Jeff Rosen LAW ’91, a professor of law at George Washington University and legal affairs editor for The New Republic, said Clark retains little credibility in legal circles.

“Ramsey Clark today has a reputation as a legal radical,” Rosen wrote in an e-mail message. “In light of his view that the war on terror is really a war against Islam, and in light of his representation of clients from Nazi war criminals to Slobodan Milosevic, many mainstream liberals now view him as a fringe character.”

The suit is not Clark’s first turn at a Yale institution. In 1968, Clark charged University Chaplain William Sloane Coffin Jr. ’49 DIV ’56 and four others with “conspiracy to aid and abet draft resistance.” In 2003, attorneys Melvin Wulf and David McReynolds, who worked with Clark, told the magazine Legal Affairs that they felt Clark was “haunted” by his role in prosecuting Coffin and other defendants in the case.

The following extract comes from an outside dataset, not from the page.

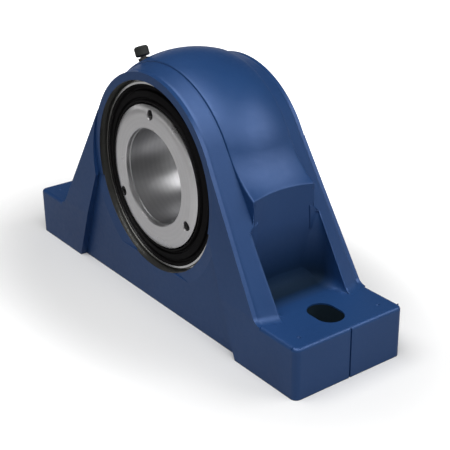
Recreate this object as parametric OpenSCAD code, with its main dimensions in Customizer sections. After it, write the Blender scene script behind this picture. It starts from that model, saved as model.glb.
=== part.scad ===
// Pillow block bearing: a one-piece cast housing on two slotted feet, with a
// self-aligning two-row roller bearing, labyrinth seals and a clamping sleeve.
// The base rests on z = 0, X runs along the base and the shaft runs along Y.

/* [Housing] */
// length of the base over both feet
base_len = 300; // [280:1:330]
// width of the base at its foot
base_w = 84; // [80:1:96]
// thickness of each foot
foot_t = 34; // [26:1:42]
// height of the shaft centre over the base
center_h = 89; // [84:1:98]
// slope of the housing's shoulders from level
slope_deg = 59; // [56:1:62]
// wall left over the bearing at the crown rim
crown_wall = 6.2; // [5:0.1:9]
// height of the middle block's edges over the crown rim
drum_rise = 4.5; // [3:0.1:6]
// crowning of the middle block over its own edges
dome_rise = 3.9; // [2.5:0.1:5]
// width of the middle block between the ribs
drum_w = 47; // [40:1:52]
// how far the bearing face sits back from the base edge
face_back = 4.6; // [3:0.1:7]
// rounding of the rims and of the top edges of the feet
edge_r = 2.4; // [1:0.1:3]
// rounding where a shoulder meets its foot
foot_fillet_r = 7; // [4:0.5:10]
// rounding at the bottom of the wall between the ribs
wall_fillet_r = 11; // [6:0.5:13]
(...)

Clark turned to antiwar work and activism as a kind of penance, they said.

In the interview, Clark said he took the Apache’s case because of his long-standing interest in Native American rights.

“They’ve been treated violently and unfairly, and we need to make it up to them,” he said.

The themes of the case — defending oppressed and underrepresented parties — are consistent with convictions Clark said he has tried to maintain throughout his career. He said he hopes this case will be a step in the right direction. In it, Clark said he sees potential to educate Americans about past transgressions against Native Americans and “a chance for us to finally do the right thing.”

Sara Flounders, co-director of the International Action Center, which Clark founded, echoed Clark’s sentiment. “People have a right to teach their children to treat with dignity and respect the famous leaders of their people,” she said.

Flounders said the case appeals to Clark’s demonstrated compassion for the plight of indigenous populations across the world.

Lawrence Schilling, Clark’s legal partner for the last 25 years, said he thinks Clark chooses his cases based on instinct. Schilling discounted the notion that Clark chooses defendants based on publicity value. And Curtis Doebbler, an international human rights lawyer who worked with Clark on Saddam’s defense, said Clark takes on cases no one else will because of his extraordinary sense of and commitment to justice.

“He believes that the rule of law must be upheld,” Doebbler said. “If it isn’t then the powerful will always prevail. The rule of law is supposed to protect people. This is every lawyer’s commitment — to uphold the law, whether it’s being applied to people we like or don’t.”